Exercise:
Return the full material exactly.

Information supplied:
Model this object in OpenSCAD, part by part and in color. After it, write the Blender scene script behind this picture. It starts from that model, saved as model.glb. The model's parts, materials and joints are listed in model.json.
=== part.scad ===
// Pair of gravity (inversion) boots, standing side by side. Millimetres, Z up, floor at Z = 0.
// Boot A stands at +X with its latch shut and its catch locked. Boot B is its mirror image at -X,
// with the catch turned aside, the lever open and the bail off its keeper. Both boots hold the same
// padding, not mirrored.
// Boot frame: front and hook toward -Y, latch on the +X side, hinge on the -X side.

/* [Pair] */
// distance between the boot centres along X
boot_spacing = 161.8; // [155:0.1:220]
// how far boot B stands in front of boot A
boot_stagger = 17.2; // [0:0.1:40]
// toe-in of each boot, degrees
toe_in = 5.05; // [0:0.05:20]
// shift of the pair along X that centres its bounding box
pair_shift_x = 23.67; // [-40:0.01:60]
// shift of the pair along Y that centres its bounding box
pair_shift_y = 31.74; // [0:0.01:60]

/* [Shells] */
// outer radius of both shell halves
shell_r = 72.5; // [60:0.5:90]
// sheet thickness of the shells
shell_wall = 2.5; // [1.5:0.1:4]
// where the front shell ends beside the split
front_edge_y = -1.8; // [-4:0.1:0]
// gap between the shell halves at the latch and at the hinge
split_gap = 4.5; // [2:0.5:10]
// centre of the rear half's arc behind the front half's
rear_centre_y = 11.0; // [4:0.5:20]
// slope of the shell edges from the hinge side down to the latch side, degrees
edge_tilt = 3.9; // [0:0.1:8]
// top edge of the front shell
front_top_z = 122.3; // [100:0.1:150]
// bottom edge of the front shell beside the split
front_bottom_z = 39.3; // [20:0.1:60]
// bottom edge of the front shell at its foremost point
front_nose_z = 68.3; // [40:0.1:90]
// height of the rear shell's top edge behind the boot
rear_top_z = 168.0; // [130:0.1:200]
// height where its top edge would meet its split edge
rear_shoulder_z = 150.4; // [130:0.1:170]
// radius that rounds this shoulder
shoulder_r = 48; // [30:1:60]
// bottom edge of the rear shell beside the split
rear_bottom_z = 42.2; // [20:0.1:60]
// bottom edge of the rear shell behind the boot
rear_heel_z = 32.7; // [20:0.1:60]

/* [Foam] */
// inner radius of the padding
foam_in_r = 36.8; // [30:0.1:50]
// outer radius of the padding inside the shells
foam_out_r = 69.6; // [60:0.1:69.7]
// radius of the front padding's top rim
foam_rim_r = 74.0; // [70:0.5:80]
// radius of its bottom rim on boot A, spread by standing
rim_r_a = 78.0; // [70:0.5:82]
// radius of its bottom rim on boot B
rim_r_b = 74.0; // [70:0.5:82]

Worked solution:
Model this object in OpenSCAD, part by part and in color. After it, write the Blender scene script behind this picture. It starts from that model, saved as model.glb. The model's parts, materials and joints are listed in model.json.
=== part.scad ===
// Pair of gravity (inversion) boots, standing side by side. Millimetres, Z up, floor at Z = 0.
// Boot A stands at +X with its latch shut and its catch locked. Boot B is its mirror image at -X,
// with the catch turned aside, the lever open and the bail off its keeper. Both boots hold the same
// padding, not mirrored.
// Boot frame: front and hook toward -Y, latch on the +X side, hinge on the -X side.

/* [Pair] */
// distance between the boot centres along X
boot_spacing = 161.8; // [155:0.1:220]
// how far boot B stands in front of boot A
boot_stagger = 17.2; // [0:0.1:40]
// toe-in of each boot, degrees
toe_in = 5.05; // [0:0.05:20]
// shift of the pair along X that centres its bounding box
pair_shift_x = 23.67; // [-40:0.01:60]
// shift of the pair along Y that centres its bounding box
pair_shift_y = 31.74; // [0:0.01:60]

/* [Shells] */
// outer radius of both shell halves
shell_r = 72.5; // [60:0.5:90]
// sheet thickness of the shells
shell_wall = 2.5; // [1.5:0.1:4]
// where the front shell ends beside the split
front_edge_y = -1.8; // [-4:0.1:0]
// gap between the shell halves at the latch and at the hinge
split_gap = 4.5; // [2:0.5:10]
// centre of the rear half's arc behind the front half's
rear_centre_y = 11.0; // [4:0.5:20]
// slope of the shell edges from the hinge side down to the latch side, degrees
edge_tilt = 3.9; // [0:0.1:8]
// top edge of the front shell
front_top_z = 122.3; // [100:0.1:150]
// bottom edge of the front shell beside the split
front_bottom_z = 39.3; // [20:0.1:60]
// bottom edge of the front shell at its foremost point
front_nose_z = 68.3; // [40:0.1:90]
// height of the rear shell's top edge behind the boot
rear_top_z = 168.0; // [130:0.1:200]
// height where its top edge would meet its split edge
rear_shoulder_z = 150.4; // [130:0.1:170]
// radius that rounds this shoulder
shoulder_r = 48; // [30:1:60]
// bottom edge of the rear shell beside the split
rear_bottom_z = 42.2; // [20:0.1:60]
// bottom edge of the rear shell behind the boot
rear_heel_z = 32.7; // [20:0.1:60]

/* [Foam] */
// inner radius of the padding
foam_in_r = 36.8; // [30:0.1:50]
// outer radius of the padding inside the shells
foam_out_r = 69.6; // [60:0.1:69.7]
// radius of the front padding's top rim
foam_rim_r = 74.0; // [70:0.5:80]
// radius of its bottom rim on boot A, spread by standing
rim_r_a = 78.0; // [70:0.5:82]
// radius of its bottom rim on boot B
rim_r_b = 74.0; // [70:0.5:82]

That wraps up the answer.